Oh well if it worked in Python 2, then you should keep it that way. Use a
conda
installation or container of some sort to isolate it. This is our Dockerfile for building a CNVKit container: https://github.com/NYU-Molecular-Pathology/NGS580-nf/blob/master/containers/cnvkit-0.9.0/Dockerfile ; its using the Ubuntu 16.04 default Python which should be 2.7for our sequencing panel, there were two .bed files provided: probes.bed (baits?) and targets.bed. The regions contained in both are different. The latter is the one that we use for CNVKit (targets.bed). You might want to check that there is not some other .bed file related to the sequencing that you are supposed to use instead of your baits.bed file.

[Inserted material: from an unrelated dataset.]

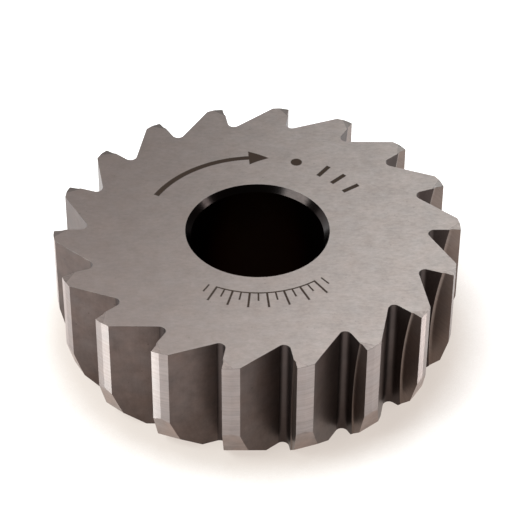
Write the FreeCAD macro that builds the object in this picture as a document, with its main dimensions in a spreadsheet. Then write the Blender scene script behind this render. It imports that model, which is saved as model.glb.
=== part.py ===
import FreeCAD, Part
import math
import os

import Sketcher

# A head reaming cutter: one ring of tool steel, turned, fluted, hardened and ground.
# It stands on its leading end. The origin is the centre of that end face, +Z runs up the
# bore to the marked face, and the first tooth's cutting edge lies in the XZ plane at +X.
# Seen from the marked face the cutting edges lead clockwise.

doc = FreeCAD.newDocument("reamer")

# Driving dimensions, in millimetres and degrees
SIZES = (
    ("reaming_diameter", 55.95, "across the cutting edges"),
    ("body_height", 17.85, "from the leading face to the marked face"),
    ("bore_diameter", 18.3, "plain bore for the pilot shaft"),
    ("bore_chamfer", 0.78, "45 degree chamfer at each mouth of the bore"),
    ("nose_chamfer", 1.85, "45 degree chamfer on the leading end of the blank"),
    ("nose_clearance", 9.5, "clearance behind the nose's edge on a tooth"),
    ("lead_inset", 1.0, "how far in the leading chamfer of a tooth comes"),
    ("lead_angle", 15.0, "leading chamfer, from the axis"),
    ("lead_clearance", 7.0, "clearance behind the leading chamfer's edge"),
    ("tooth_count", 18, "straight teeth, evenly spaced"),
    ("core_diameter", 46.9, "across the bottoms of the flutes"),
    ("flute_angle", 60.65, "between the two walls of a flute"),
    ("flute_corner", 0.88, "radius in the bottom of a flute"),
    ("face_stock", 0.15, "depth ground off the flute wall at the cutting face"),
    ("face_depth", 2.26, "flat of the cutting face, in from the edge at its deepest"),
    ("face_centre", 5.85, "height at which the cutting face is deepest"),
    ("wheel_diameter", 125.0, "grinding wheel that cut the cutting face"),
    ("wheel_corner", 0.8, "corner radius of that wheel"),
    ("margin_width", 1.15, "cylindrical margin behind a cutting edge"),
    ("margin_relief", 13.5, "flat behind the margin, from the tangent at the edge"),
    ("tip_setback", 1.7, "corner facet at a tooth's top, in along the cutting face"),
    ("tip_width", 1.6, "the same facet, back along the land"),
    ("tip_drop", 0.15, "how far that facet lowers the corner"),
    ("overrun", 1.5, "how far a cut runs past the metal, so that it leaves cleanly"),
)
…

If probes.bed indicates the captured regions, I'd go with that over targets.bed for CNV calling -- not all of the requested targets may have been successfully captured by the panel kit.
Hello everyone, I need to call the CNV from my hunam WGS data. I searched for many tutorial, but I did'nt get any proper procedure. I am trying to call the CNV using CNVkit. Can any one tell me the procedure and in that cnvkit pipeline there is a file called bait.bed file used as (-t TARGETS) option. where will get that file. Do I need to generate on my own, if that so how can I able to generate that.
At least according to the documentation, it seems for WGS you can use the
batch --method wgs
option. There is more information here: https://cnvkit.readthedocs.io/en/stable/nonhybrid.html which also includes some extra options and notes. This will calculate the needed targets on the fly if there is not one provided - though if you only want i.e. genic regions then you can get/make a bed file that contains only the genic regions.Thank you for the information.